The Central Bank of Sri Lanka maintained its overnight policy rate at 8% for the second consecutive meeting, a move that aligned with the expectations of most economists. Weerasinghe, speaking to Bloomberg TV, described this as the most appropriate course of action at present, given the country’s economic indicators.

Following a challenging period of contraction, Sri Lanka’s economy rebounded with a 5% expansion in 2024, reversing the 2.3% decline experienced the previous year. Authorities anticipate this momentum to continue, though global uncertainties—such as fluctuations in commodity prices and potential economic shifts stemming from US trade policies—will be monitored closely.

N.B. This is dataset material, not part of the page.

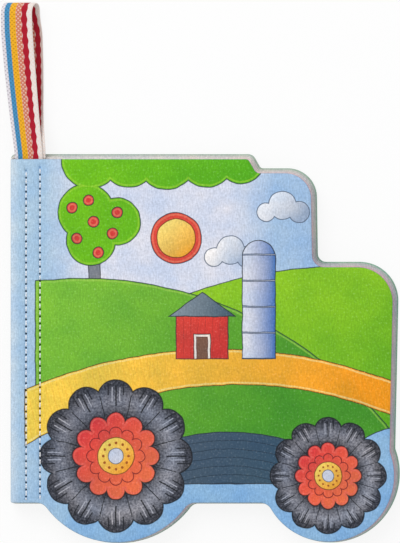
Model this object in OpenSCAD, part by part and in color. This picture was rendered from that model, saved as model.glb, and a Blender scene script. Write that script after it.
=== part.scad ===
// Soft cloth book, sewn along the spine, with a woven ribbon loop at its top.
// It lies on its back cover: +X runs from the spine to the fore edge, +Y up the page, +Z out of the
// front cover. The covers are cut to a stepped outline: a tall roof, a lower stack, a bonnet and two
// round lobes. Sizes in the modules are in book coordinates, whose origin is the bottom corner of
// the spine on the back face; the last step moves the book so that the origin is under its middle.

/* [Cover outline] */
// height of the spine edge, from the line between the wheels to the roof
cover_height = 145.5; // [140:0.5:155]
// where the roof ends, measured from the spine edge
roof_end = 100.5; // [92:0.5:104]
// how far the wall below the roof stands to the right of the roof's end
roof_slant = 3.4; // [1:0.2:6]
// how far the stack's top lies below the roof
stack_drop = 6; // [4:0.5:12]
// right side of the stack at its top
stack_right = 127; // [118:0.5:132]
// how far the stack's foot stands to the right of its top
stack_slant = 0.6; // [0:0.2:2]
// height of the bonnet's top edge
bonnet_height = 99.8; // [85:0.2:110]
// how far the book reaches from the spine edge to the nose
cover_width = 162; // [154:0.5:172]
// how far the nose falls back at its foot
nose_rake = 1.6; // [0:0.2:4]
// rounding of the spine corners
spine_corner_r = 0.8; // [0.6:0.1:2]
// rounding of the roof corner
roof_corner_r = 2; // [1:0.5:4]
// rounding in the notch between roof and stack
roof_notch_r = 3; // [2:0.5:4]
// rounding of the stack's top corner
stack_corner_r = 11; // [6:0.5:14]
// rounding in the notch between stack and bonnet
bonnet_notch_r = 5; // [3:0.5:7]
// rounding of the bonnet's nose corner
nose_corner_r = 15; // [8:0.5:20]

/* [Wheel lobes] */
// centre of the rear lobe from the spine edge
rear_x = 44.5; // [43:0.5:48]
// height of the rear lobe's centre
rear_y = 19.8; // [16:0.2:24]
// radius of the rear lobe
rear_r = 36.6; // [34:0.2:38]
// how far the front lobe's centre lies behind the nose
front_behind_nose = 27.7; // [26:0.1:29]
// height of the front lobe's centre
front_y = 11.5; // [9:0.5:14]
// radius of the front lobe
front_r = 28; // [26.4:0.2:29]
// rounding where a lobe leaves the bottom edge
lobe_fillet = 5.5; // [3:0.5:7]
// rounding where the nose meets the front lobe
nose_fillet = 4; // [3:0.5:6]

/* [Leaves] */
// thickness of each padded cover
cover_t = 2; // [1.6:0.1:2.6]
// thickness of each inner leaf
leaf_t = 2; // [1.4:0.1:2.6]
// number of inner leaves
leaf_count = 3; // [2:1:4]
// gap between two leaves beyond the sewn spine
leaf_gap = 0.2; // [0.1:0.05:0.4]
// how far the gap between leaves reaches in from their edges
gap_reach = 2; // [1:0.5:4]
// how much larger each leaf is cut than the one above it
leaf_grow = 0.35; // [0:0.05:0.5]
// how far each leaf creeps towards the fore edge
creep_x = 0.3; // [0:0.02:0.4]
// how far each leaf creeps upwards
creep_y = 0.2; // [0:0.02:0.3]
// how far the rounded edge of a leaf draws in
edge_in = 0.5; // [0.3:0.1:0.8]
// height of the rounded edge of a leaf
edge_h = 0.4; // [0.2:0.05:0.5]

/* [Spine and seams] */
// distance of the fold line from the spine edge
fold_x = 15; // [14.6:0.1:18]
// width of the fold between a spine strip and its cover
fold_gap = 0.4; // [0.3:0.1:0.8]
// distance of the outer seam from the spine edge
seam_outer_x = 6.5; // [5:0.1:8]
// distance of the inner seam from the spine edge
seam_inner_x = 12.4; // [11.5:0.1:12.8]
// length of a stitch
stitch_pitch = 3; // [2.8:0.1:3.4]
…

The $3 billion International Monetary Fund (IMF) bailout package has played a pivotal role in stabilising the nation’s financial situation. Since its historic default in 2022, Sri Lanka has implemented stringent tax hikes and policy measures to meet the IMF’s loan conditions.

However, further economic reforms, including adjustments to energy pricing and adherence to fiscal targets, remain necessary to secure additional financial support from the global lender.

Weerasinghe emphasised the need for Sri Lanka to remain committed to fiscal discipline and governance reforms, stating that there is strong confidence within the administration to continue on the same path. Maintaining this approach is crucial for sustaining financial stability and fostering investor trust.

Meanwhile, economic analysts caution that excessive monetary easing could lead to overheating, triggering a surge in imports, placing strain on foreign reserves, and weakening the national currency. The central bank, therefore, appears unlikely to risk such outcomes by altering its policy stance prematurely.

In addition to IMF assistance, Sri Lanka recently secured approximately $334 million in fresh loans and is engaged in negotiations to finalise debt restructuring agreements with key bilateral creditors, including India and members of the Paris Club.